SET TASK
Establish how many lines in the material include the string "scene" and report it as a lone number.

● ● ● ●

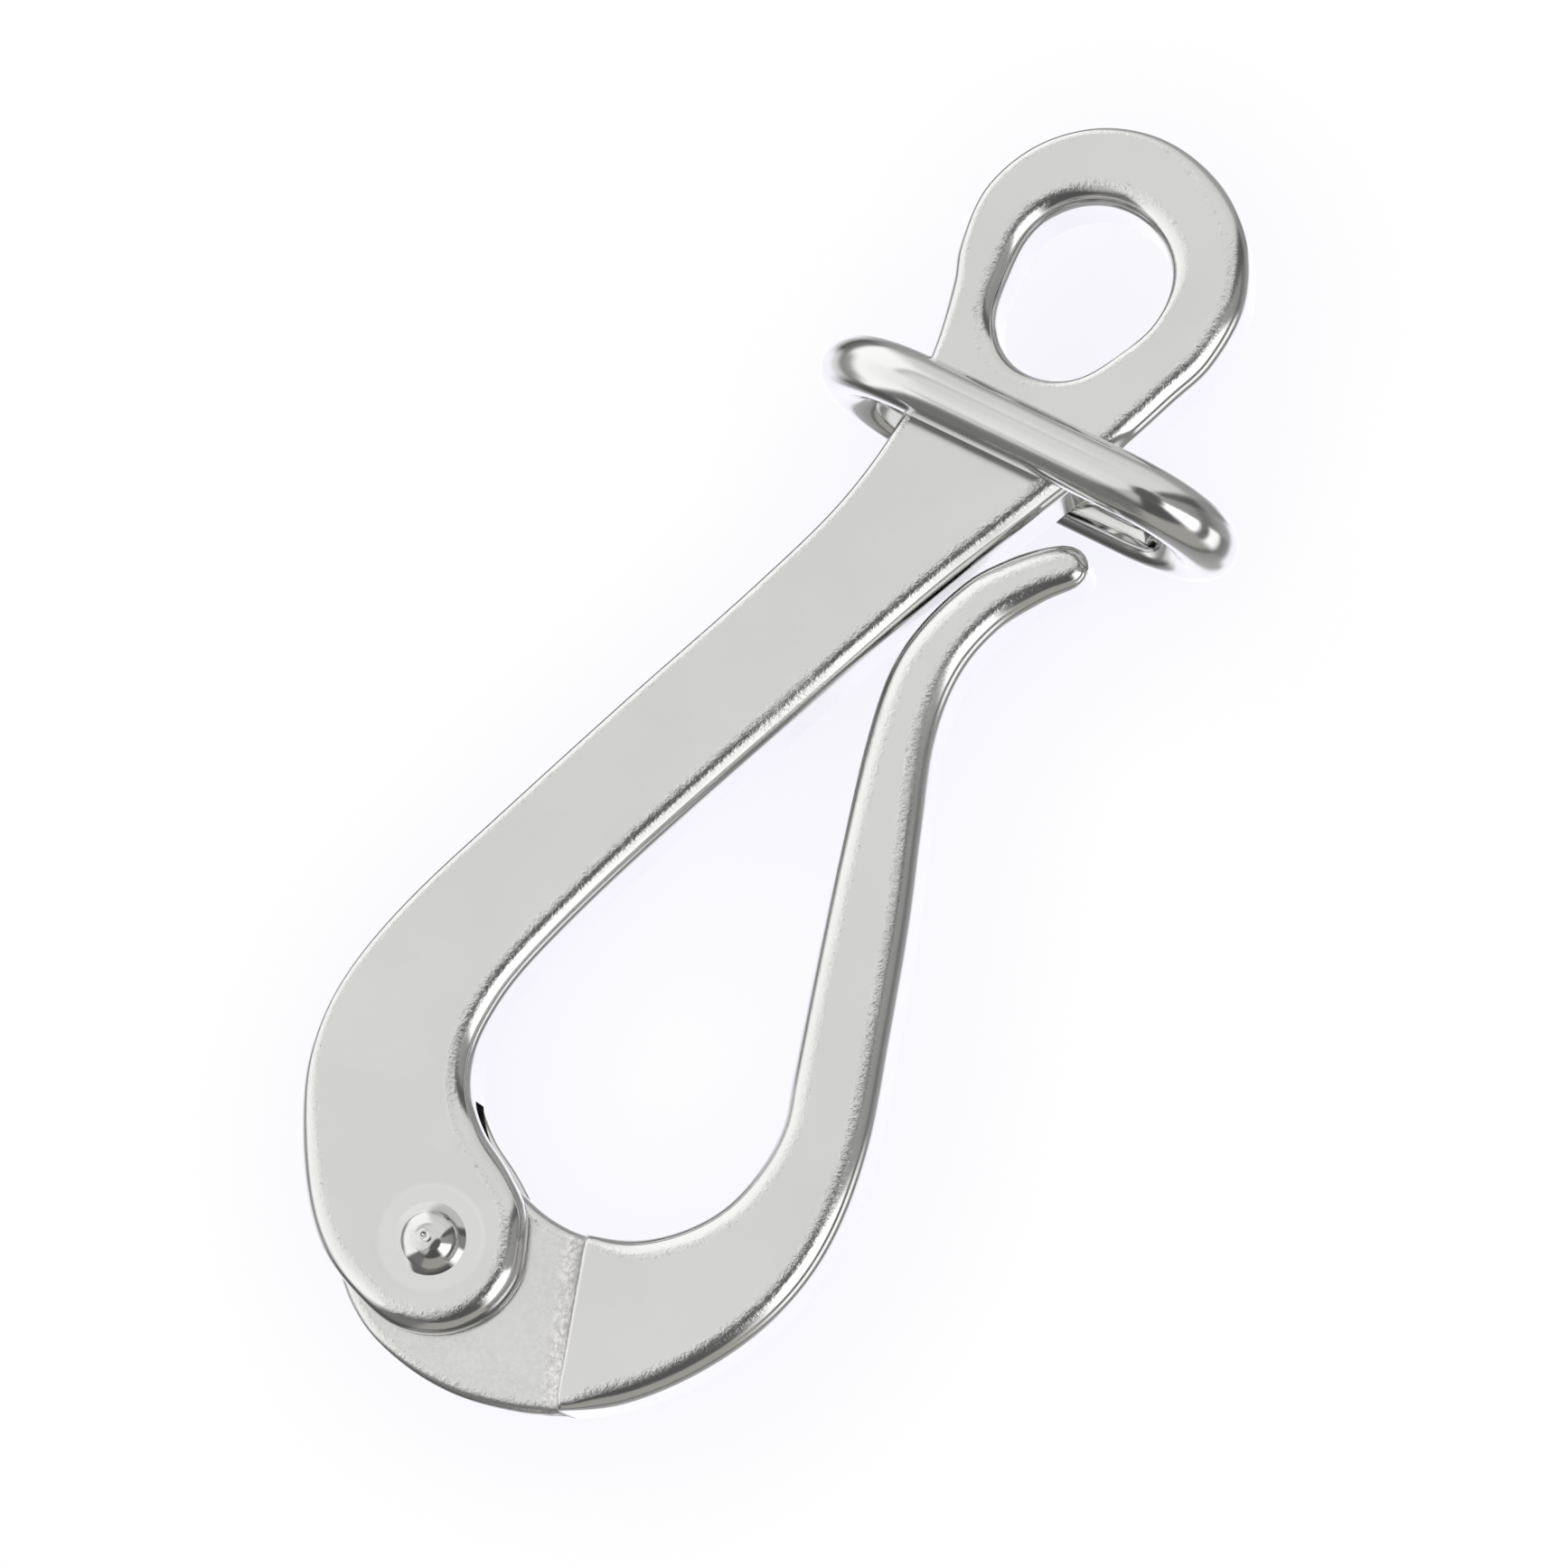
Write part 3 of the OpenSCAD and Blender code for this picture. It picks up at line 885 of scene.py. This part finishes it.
make_shank(polished("polished_shank", STEEL, roughness=0.12, grain=1.0, draw_angle=72, halo=True, rub=True))
make_arm(polished("polished_arm", STEEL, roughness=0.13, grain=1.0, draw_angle=80, rub=True))
make_rivet(polished("polished_rivet", RIVET_STEEL, roughness=0.08, grain=0.5, draw_angle=30))
make_ring(polished("polished_ring", STEEL, roughness=0.11, grain=0.4, draw_angle=0))
make_studio(*make_camera())
make_floor()
bpy.context.scene.view_settings.view_transform = "Standard"
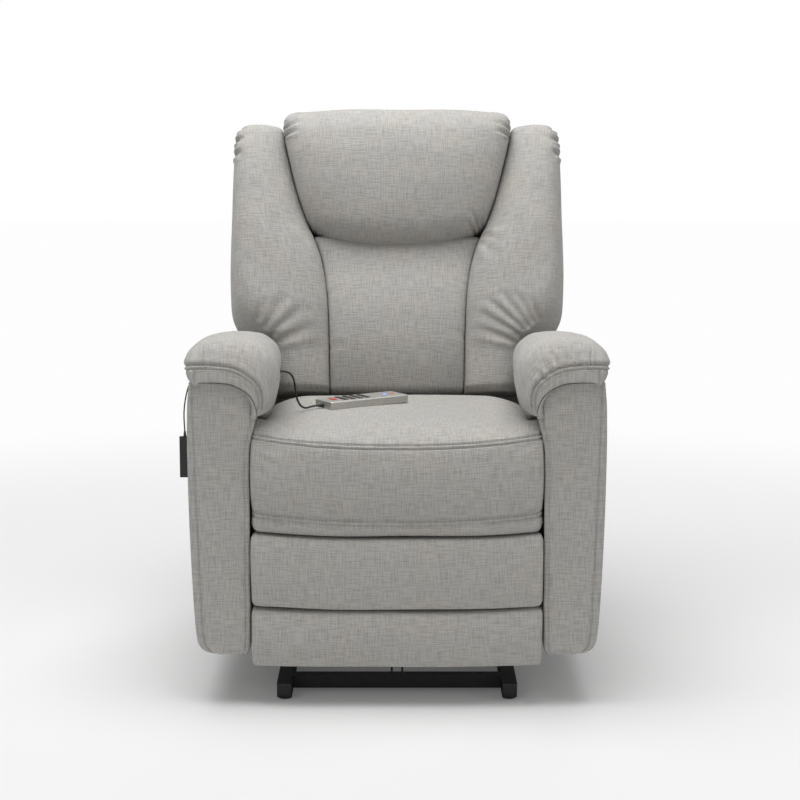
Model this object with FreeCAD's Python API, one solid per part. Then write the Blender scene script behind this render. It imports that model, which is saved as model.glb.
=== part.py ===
import FreeCAD, Part
import math
import os
from FreeCAD import Vector

# Lift recliner chair. Millimetres, +Z up, the front faces -Y, x negative is the left of the photograph.
# The origin lies on the floor under the middle of the chair.

# Overall
width = 780.0
arm_front_y = -430.0
arm_rear_y = 380.0
fit_gap = 0.3
level_step = 28.0

# Seat
arm_inner_x = 277.0
seat_side_gap = 11.0
seat_half_width = arm_inner_x - seat_side_gap
seat_front_y = -440.0
seat_front_bulge = 10.0
seat_rear_y = 95.0
seat_bottom_z = 331.0
seat_lip_z = 366.0
seat_edge_z = 500.0
seat_crown_z = 528.0
seat_side_rise = 12.0

# Arms
arm_outer_x = 385.0
arm_foot_x = 367.0
arm_bottom_z = 102.0
arm_seam_z = 608.0
arm_corner_radius = 14.0
roll_top_z = 690.0
roll_rear_y = 60.0
roll_foot_z = 512.0
roll_bulge = 46.0
roll_rear_drop = 42.0
roll_rear_draw = 16.0
arm_sweep_radius = 214.0
cavity_margin = 15.0
cavity_top_z = 530.0
arm_post = 36.0

# Backrest, in its own upright frame whose origin is the recline hinge
hinge_y = 150.0
hinge_z = 400.0
back_lean = 16.5
soft_gap = 0.5
back_pad_rear = 15.0
back_frame_front = 20.0
back_frame_rear = 80.0
cover_rear = 123.0
cover_edge_rear = 113.0
cover_front = 88.0
post_in = 114.0
post_out = 143.0
frame_rail = 40.0
frame_middle = 330.0
strap_width = 50.0
lumbar_low = 98.0
lumbar_half_low = 149.0
lumbar_half_high = 173.0
pillow_low = 408.0
pillow_high = 715.0
pillow_half_low = 177.0
pillow_half_high = 252.0
wing_low = 220.0
wing_high = 685.0
wing_outer = 355.0
bolster_outer = 262.0
wing_depth = 128.0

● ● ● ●

ANSWER IN FULL
3